The fair presented many American products from several branches of industry in a way that would never be repeated at future world’s fairs in North America. Most American companies from pen manufacturers to auto companies had a major presence. The 1964/1965 World’s Fair gave many attendees their first interaction with computer equipment. Many corporations demonstrated the use of mainframe computers, computer terminals with keyboards and CRT displays, Teletype machines, punch cards, and telephone modems in an era when computer equipment was kept in back offices away from the public, decades before the Internet and home computers were at everyone’s disposal.

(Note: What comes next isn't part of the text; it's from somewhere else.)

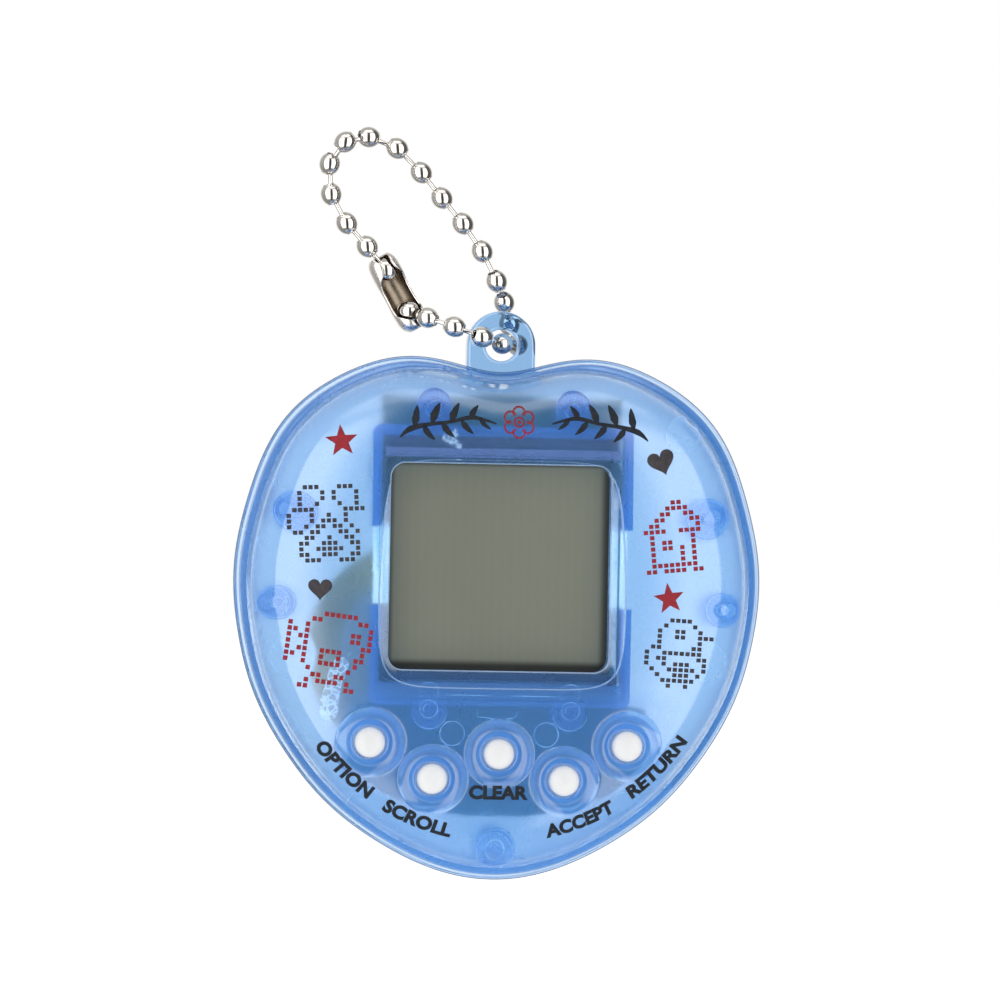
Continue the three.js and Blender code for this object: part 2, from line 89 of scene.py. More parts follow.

The fair is best remembered as a showcase of mid-20th-century American culture and technology. The nascent Space Age, with its vista of promise, was well represented. More than 51 million people attended the fair, less than the hoped-for 70 million. It remains a touchstone for New York–area Baby Boomers, who visited the optimistic fair as children before the turbulent years of the Vietnam War, cultural changes, and increasing struggles for civil rights.